Defence of binding targets
EU officials say voluntary targets to achieve a 20% improvement on energy efficiency standards on 2005 levels are not enough.
“We have tried this in the past and it does not work on a voluntary basis,” said Marlene Holzner, European Commission spokesperson on energy. “Only this 1.5% savings obligation will bring us forward to achieving the 2020 energy savings targets of 20%.”
With eight years to go, the EU is only half way to meeting its 2020 goals.
The Commission argues it wants to make the energy efficiency bill as flexible as possible. “We do not expect a cut and paste solution,” said Krzysztof Gierulski, the Commission’s energy efficiency policy officer.
Industry support for legal targets
And not all companies resist binding targets, as experiences at the national level have shown.
Martin Lidegaard, Danish minister for Climate, Energy and Buildings, said many Danish companies opposed binding measures five years ago, when the country’s obligation scheme was introduced.
“Nowadays they urge us to double the obligations because there’s so much money in it,” Lidegaard said.
Public incentives may also help encourage efficiency.
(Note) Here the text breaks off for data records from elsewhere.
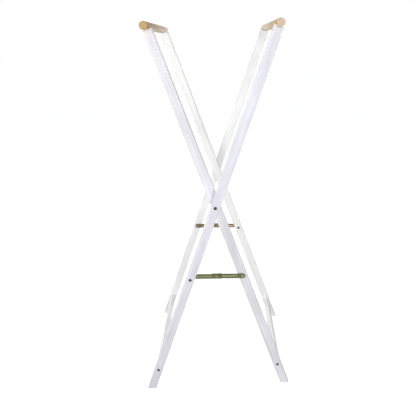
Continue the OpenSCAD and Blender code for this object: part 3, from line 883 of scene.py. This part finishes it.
def add_world():
    """Soft light from all round, stronger from the left than from the right, and a white background."""
    world = bpy.data.worlds.new("studio")
    world.use_nodes = True
    tree = world.node_tree
    tree.nodes.clear()
    direction = add_node(tree, "ShaderNodeTexCoord").outputs["Generated"]
    sideways = add_node(tree, "ShaderNodeSeparateXYZ", {"Vector": direction}).outputs["X"]
    strength = add_node(tree, "ShaderNodeMath", {
        0: sideways, 1: -LEFT_EXTRA, 2: WORLD_STRENGTH,
    }, operation="MULTIPLY_ADD").outputs[0]
    light = add_node(tree, "ShaderNodeBackground", {"Color": linear("#fbfbff"), "Strength": strength})
    white = add_node(tree, "ShaderNodeBackground", {"Color": linear("#ffffff"), "Strength": 1.0})
    shown = add_node(tree, "ShaderNodeMixShader", {
        0: sees_background(tree), 1: light.outputs["Background"], 2: white.outputs["Background"],
    })
    add_node(tree, "ShaderNodeOutputWorld", {"Surface": shown.outputs["Shader"]})
    bpy.context.scene.world = world


def add_panel(name, place, aim, width, power):
    """A square white softbox."""
    data = bpy.data.lights.new(name, "AREA")
    data.shape = "SQUARE"
    data.size = width
    data.energy = power
    panel = bpy.data.objects.new(name, data)
    panel.location = place
    panel.rotation_euler = (Vector(aim) - Vector(place)).to_track_quat("-Z", "Y").to_euler()
    bpy.context.scene.collection.objects.link(panel)


def add_floor():
    """A plain white floor that keeps the rack's shadow."""
    corners = [(x * FLOOR_HALF, y * FLOOR_HALF, 0) for x, y in ((-1, -1), (1, -1), (1, 1), (-1, 1))]
    mesh = bpy.data.meshes.new("floor")
    mesh.from_pydata(corners, [], [(0, 1, 2, 3)])
    floor = new_piece("floor", mesh)
    material, tree, output = new_material("white_studio_floor")
    matt = add_node(tree, "ShaderNodeBsdfDiffuse", {"Color": linear("#c6c6c6")})
    shown = add_node(tree, "ShaderNodeMath", {
        0: sees_background(tree), 1: FLOOR_GLOW,
    }, operation="MULTIPLY").outputs[0]
    glow = add_node(tree, "ShaderNodeEmission", {"Color": linear("#ffffff"), "Strength": shown})
    summed = add_node(tree, "ShaderNodeAddShader", {0: matt.outputs["BSDF"], 1: glow.outputs["Emission"]})
    tree.links.new(summed.outputs["Shader"], output.inputs["Surface"])
    mesh.materials.append(material)


add_camera()
add_world()
for panel_name, (place, aim, width, power) in PANELS.items():
    add_panel(panel_name, place, aim, width, power)
add_floor()
bpy.context.scene.view_settings.view_transform = "Standard"
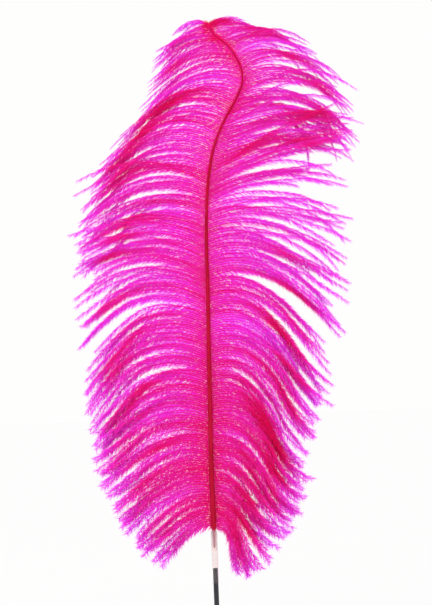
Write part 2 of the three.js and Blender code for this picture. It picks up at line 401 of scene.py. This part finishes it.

Finland and Sweden have used subsidies and tax incentives to encourage moves efficiency moves.
However, using public money has mixed results. In the Netherlands, a voluntary agreement set up in 2008 between the government, utilities and the construction industry reached its limit after refurbishing some 400,000 houses by 2011. Problems in reaching customers and financing barriers brought an end to the scheme.
The Danish presidency says it hopes it can offer member states as much flexibility as possible, without compromising the ambition of the proposed directive.
“The energy savings obligation is a very important article for the directive. It takes a large portion of the target and if we don’t have that article it’s going to be very hard to achieve the 20% target,” said Lidegaard, who as Danish climate and energy minister speaks for the rotating Danish presidency.
Positions:
“There is no obligation on the consumer side,” said Energy spokesperson Marlene Holzner. “We have to make sure that Europe saves energy and we have looked into different options and of all options this turned out to be the most efficient scheme and now there are discussions to deal with it.”
Commenting on the impact higher electricity targets would have on customers, European consumer organization BEUC said: “The real urgent issue which needs to be addressed is the increasing number of European households who cannot manage to pay their energy bill. The first consequence of higher energy prices would not be an increase of energy efficiency but an even bigger number of people who need to make choices between warming their homes, buying food or paying clothes for their children.”
“Consumers will be paying for energy obligation schemes through their energy bill. Instead of focusing on how to make them pay twice by using taxpayers’ money as incentive for energy companies, the question should be about how to help consumers reduce their energy consumption.”